Lembrou processos de desagregação de impérios e descolonizações como os vividos pela Grã-Bretanha, Portugal ou França, em que havia países de origem bem estabelecidos e instituições a funcionar.

O historiador considera que a rebelião do Grupo Wagner marca o início de um processo longo e difícil de mudança na Rússia, mas é também o seguimento da desagregação do império russo.

“A Rússia não tem sido mais do que um império nos últimos 300 anos, desde Pedro, o Grande. Não existe um Estado-nação russo claramente definido para onde regressar”, afirmou.

O processo tem de ser vivido pelos russos, sem que outros países o possam influenciar diretamente, defendeu.

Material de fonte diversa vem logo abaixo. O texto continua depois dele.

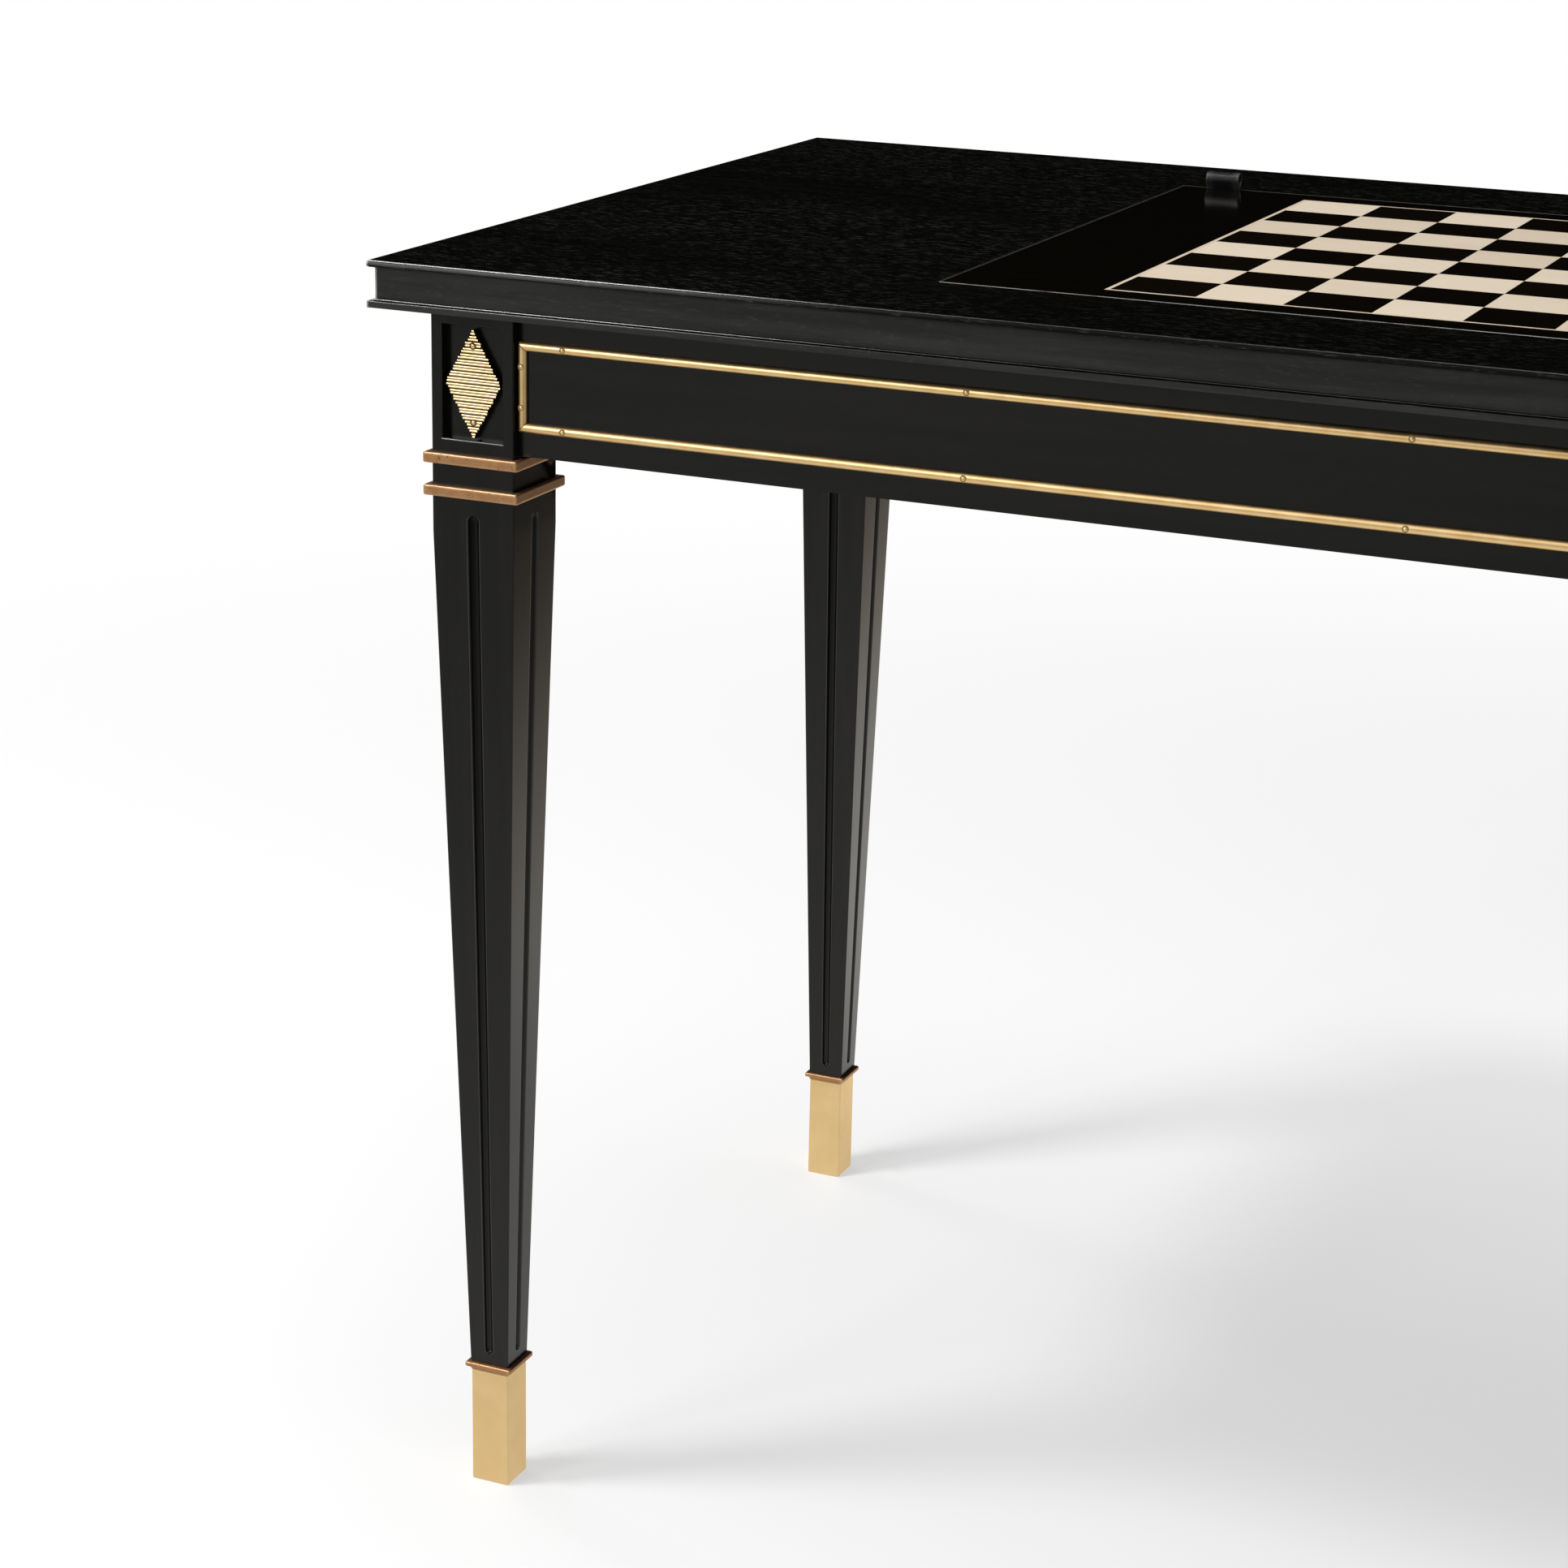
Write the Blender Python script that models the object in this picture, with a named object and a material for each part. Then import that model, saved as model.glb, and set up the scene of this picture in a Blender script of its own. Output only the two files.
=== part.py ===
"""Games table with a lift-out chess panel over a games well.

An ebonised table on four tapered, fluted legs. Each leg has a square block with sunk
panels and ribbed brass diamonds, two gilt collars, and a brass sabot under a small foot
collar. The rails are tenoned into the blocks and carry mitred half-round brass frames.
The top is a moulded surround whose pocket holds a flush panel inlaid with a chess field.
The panel lifts off a framed games well by two leather tabs.

Metres, +Z up, front towards -Y, origin on the floor under the middle of the top.
"""

from bisect import bisect
from math import copysign, cos, radians, sin

import bmesh
import bpy
from mathutils import Matrix, Vector

# Driving dimensions of the whole table
TABLE_HEIGHT = 0.762
TOP_WIDTH = 1.169
TOP_DEPTH = 0.627
SEAT_GAP = 0.0003
CUT_OVERRUN = 0.002
WELD = 0.00003
SHARP_FROM_DEGREES = 40

# Top surround: its border in front of and behind the panel, then lip, cove, fascia and bead
BORDER = 0.0959
EDGE_HEIGHT = 0.0263
LIP_HEIGHT = 0.0039
LIP_OVERHANG = 0.0036
LIP_ROUND = 0.0012
COVE_RADIUS = 0.0011
BEAD_HEIGHT = 0.0037
BEAD_ROUND = 0.0008
BEAD_STEP_HEIGHT = 0.0009
BEAD_STEP_WIDTH = 0.0013
TOP_ARRIS = 0.0005

# Lift-out panel, with its margins round the chess field
PANEL_SIDE_MARGIN = 0.0871
PANEL_END_MARGIN = 0.0224
PANEL_THICKNESS = 0.016
PANEL_ARRIS = 0.0005
PANEL_CLEARANCE = 0.0008

# Chess field, whose squares fill the panel's depth between its margins
SQUARES = 8
STRINGING = 0.0024
MAPLE_BASE = 0.001
INLAY_THICKNESS = 0.0014
SQUARE_NECK = 0.0004
INLAY_GAP = 0.0003

# Leather pull tabs at the back edge of the panel
TAB_WIDTH = 0.022
TAB_PLY = 0.0011
TAB_LOOP_RADIUS = 0.0044
TAB_RISE = 0.0109
TAB_CORNER_MARGIN = 0.0163
TAB_EDGE_INSET = 0.0005
TAB_TAIL = 0.016
TAB_LOOP_FROM_DEGREES = -30
TAB_LOOP_TO_DEGREES = 210
TAB_LOOP_STEPS = 12

# Legs, from the block down to the spigot
LEG_INSET = 0.052
BLOCK_WIDTH = 0.052
BLOCK_BELOW_RAIL = 0.0014
LEG_ARRIS = 0.0006
STRAIGHT_BELOW_COLLAR = 0.0212
ANKLE_PROUD = 0.0005
SPIGOT_CLEARANCE = 0.0003

# Sunk panel and ribbed brass diamond on each outer face of a block
RECESS_SIDE_MARGIN = 0.007
RECESS_TOP_MARGIN = 0.009
RECESS_BOTTOM_MARGIN = 0.0083
RECESS_CORNER_WALL = 0.001
DIAMOND_SIDE_MARGIN = 0.0017
DIAMOND_TIP_MARGIN = 0.001
DIAMOND_TIP_HALF_WIDTH = 0.0004
DIAMOND_BASE = 0.0036
DIAMOND_RIB_RISE = 0.0009
DIAMOND_RIBS = 36

# Gilt collars, foot collar and brass sabot
COLLAR_HEIGHT = 0.006
COLLAR_PROUD = 0.004
COLLAR_ROUND = 0.0011
NECK_HEIGHT = 0.0128
FOOT_COLLAR_HEIGHT = 0.0052
FOOT_COLLAR_PROUD = 0.0032
FOOT_COLLAR_ROUND = 0.0009
SABOT_HEIGHT = 0.0752
SABOT_WIDTH = 0.0247
SABOT_WALL = 0.0016
SABOT_FLOOR = 0.003
SABOT_ARRIS = 0.0005

# Flutes, one down the middle of each leg face
FLUTE_TOP_MARGIN = 0.01
FLUTE_BOTTOM_MARGIN = 0.007
FLUTE_TOP_WIDTH = 0.0076
FLUTE_BOTTOM_WIDTH = 0.0054
FLUTE_SIDES = 12
FLUTE_END_STEPS = 3

# Rails and their tenons
RAIL_HEIGHT = 0.0816
RAIL_THICKNESS = 0.022
RAIL_SETBACK = 0.0062
TENON_LENGTH = 0.018
TENON_SHOULDER = 0.005

# Mitred half-round brass frames on the rails
BRASS_WIDTH = 0.0058
BRASS_SIDES = 16
BRASS_TOP_MARGIN = 0.0158
BRASS_BOTTOM_MARGIN = 0.0138

# Games well under the panel
WELL_WALL = 0.012
WELL_DEPTH = 0.060
WELL_FLOOR = 0.009
LINING = 0.0015
BAR_WIDTH = 0.032
BAR_HEIGHT = 0.024
BAR_ARRIS = 0.002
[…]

“Penso que não devemos sobrestimar de forma alguma a nossa possibilidade de influência direta sobre a Rússia”, disse.

À Europa, no contexto atual, resta garantir segurança na UE e na NATO, incluindo da Ucrânia e de outros países, e estar preparada para qualquer contingência na Rússia, positiva ou negativa.

“Devemos continuar a transmitir a mensagem ao povo russo de que é possível um futuro melhor, que se a Rússia mudar a abordagem em relação aos vizinhos e ao Ocidente estamos prontos para estabelecer uma relação diferente”, afirmou.

“Esta mensagem para a Rússia é uma das coisas mais importantes que podemos fazer, mas não podemos influenciar diretamente”, disse.

As potências não ocidentais

Garton Ash disse também que o mundo mudou desde o colapso da União Soviética, em 1991, sendo necessário contar com a China, mas também com outras potências não ocidentais, como Índia, Turquia, Brasil e África do Sul.

“Apesar do que a Rússia está a fazer na Ucrânia, estas potências não ocidentais continuam a ter boas relações com a Rússia e não vão, de todo, alinhar-se com o Ocidente”, referiu.

Garton Ash considerou que a Europa deveria repensar a relação com as outras potências não ocidentais, referindo que o Brasil “seria muito interessante no contexto português”.

“O que temos de fazer não é pensar neles como uma massa indiferenciada chamada ‘Sul Global’, que apenas tem de estar do nosso lado, mas como grandes potências por direito próprio”, defendeu.

Deve haver “uma conversa muito mais sóbria” em que os países sejam tratados como entidades “com interesses, aspirações e valores próprios”.

Com essa nova abordagem, será possível encontrar pontos comuns e projetos conjuntos, dando como exemplo o interesse de todos em preservar a floresta tropical no Brasil.

Temos de tratar todos com respeito, mas também sem o enquadramento bipolar, Ocidente e o resto, o Norte, o Sul”, disse.

Adiar Ucrânia na NATO

Timothy Garton Ash defende que União Europeia (UE) e NATO devem aproveitar a crise criada pela Rússia para se fortalecer, mas antecipou que a Aliança Atlântica deverá adiar compromissos com a Ucrânia para 2024.

“Estou absolutamente convicto de que o futuro a longo prazo da Ucrânia tem de ser na UE e na NATO. Estou igualmente ciente de que esse compromisso não será assumido em Vílnius”, disse em entrevista à agência Lusa.

Em Vílnius, haverá formas de expressar a determinação na adesão ucraniana, mas o interesse imediato “são os compromissos militares que alguns dos principais países da NATO, incluindo os Estados Unidos, assumem para com a Ucrânia”, disse.

Garton Ash considerou que a NATO só deverá dar passos mais concretos para a adesão da Ucrânia na cimeira de Washington, em 2024, mas tudo dependerá do curso da guerra com a Rússia.

A cimeira de Washington assinalará o 75.º aniversário da Organização do Tratado do Atlântico Norte, de que Portugal foi um dos Estados fundadores em 1949.

O professor de Oxford lembrou que, entre 1990 e 2007, a UE a NATO fizeram um grande alargamento a Leste, que esteve praticamente parado desde 2008.

Para Garton Ash, a crise criada pela invasão russa da Ucrânia, em 24 de fevereiro de 2022, deve ser encarada também como uma oportunidade de fortalecimento da Europa e da Aliança Atlântica.

“Quanto maior a crise, maior a oportunidade”, afirmou.